Central control and local government performance in the context of fiscal crises : the South Korean experience

Kim, Suhee January 2015 (has links)
Rescued from Japanese colonization after 36 years, Korea resumed independence as The Republic of Korea in 1948 grounded on liberal democracy. The democratic institution promised a system of separation of power, democratic rights and freedom for all people. In this context, local autonomy was experimented with but soon ceased due to internal instability and local government was suspended until the 1990s. Institutionally Korean central government undertook a steady shift toward decentralization over the past two decades or so, but that shift has more recently been tempered by the exercise of stronger central controls facing fiscal crises. This thesis argues that centralism is still a predominant ideology in intergovernmental relations despite the implementation of local autonomy. Central controls exhibited democratic change in some cases but the core nature of controlling local government has survived through institutional change appearing in different modes since the introduction of local autonomy. The democratic change in central control is declared to increase local autonomy. From this viewpoint, the democratic change in central control is assumed to improve the performance of local government based on the theory that the growth of local autonomy motivates local government to improve its performance. Financial crises were used to justify the revival of pervasive central controls.
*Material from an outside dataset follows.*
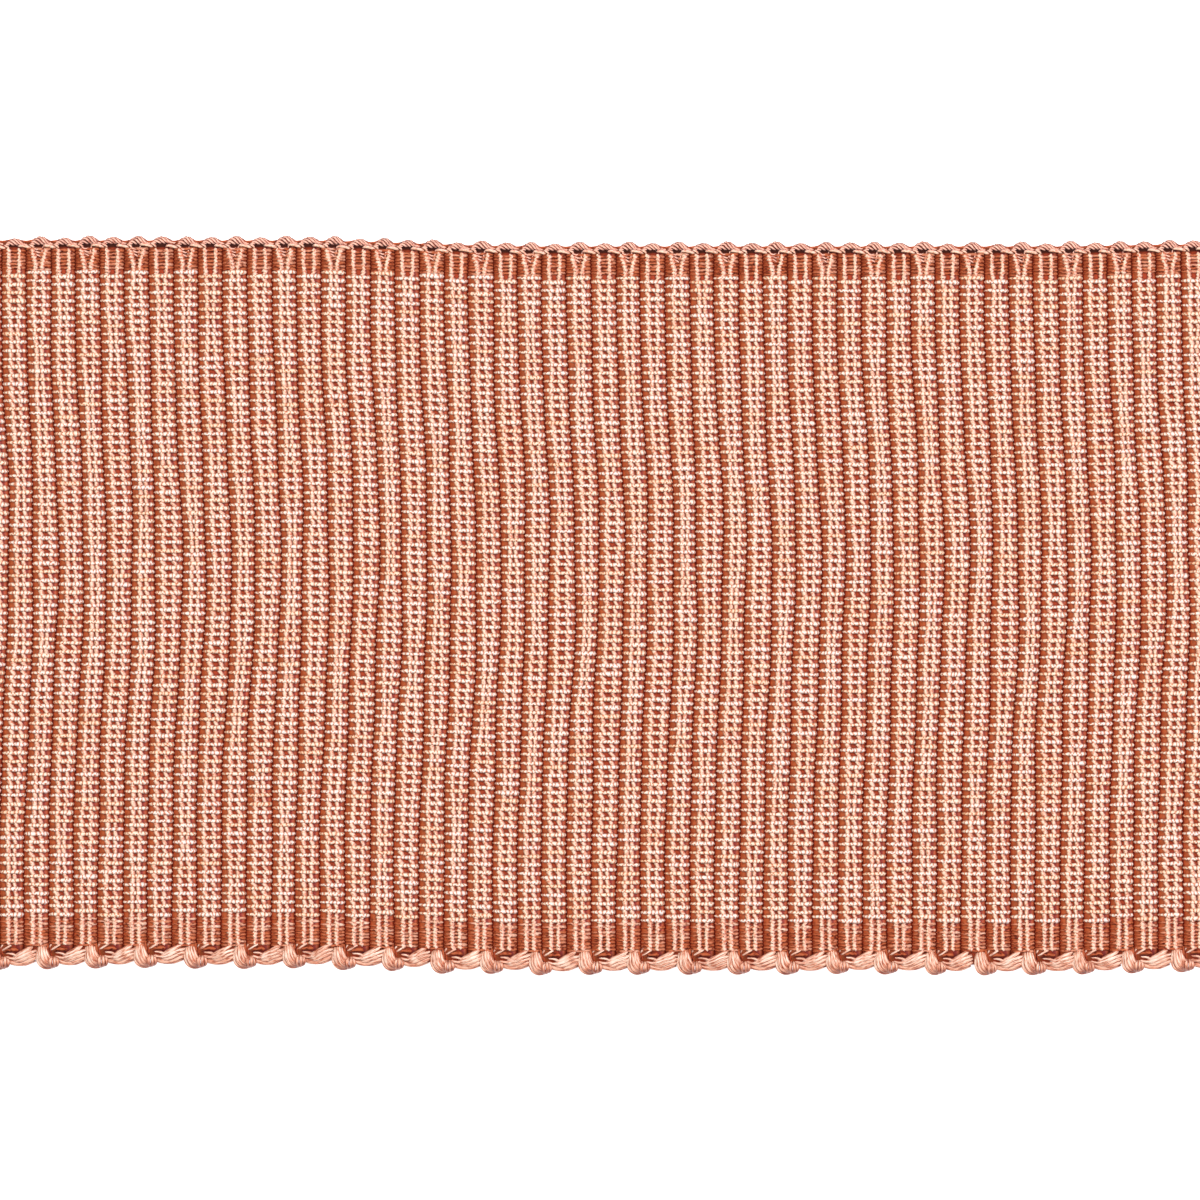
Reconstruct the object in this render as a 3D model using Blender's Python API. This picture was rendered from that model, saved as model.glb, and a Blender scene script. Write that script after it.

So this thesis is concerned with the relationship between central control and local performance in the context of fiscal crisis, whose focus is driven by the experience of fiscal crises over recent years in Korea. An extensive statistical analysis, drawing on a unique data base, reveals that, despite the local autonomy rhetoric, overall current central controls have a negative link with local government performance. Democratic change of central controls has not significantly improved the performance of local government. This evidence supports the view that even after the revival of local autonomy in Korea; central control plays a role of regulator rather than a role of constructive engagement with local government and emphasises institutional stability. Thus central government has not yet developed the creative potential of democratic local government and should more positively make an effort to establish democratic central-local government relations.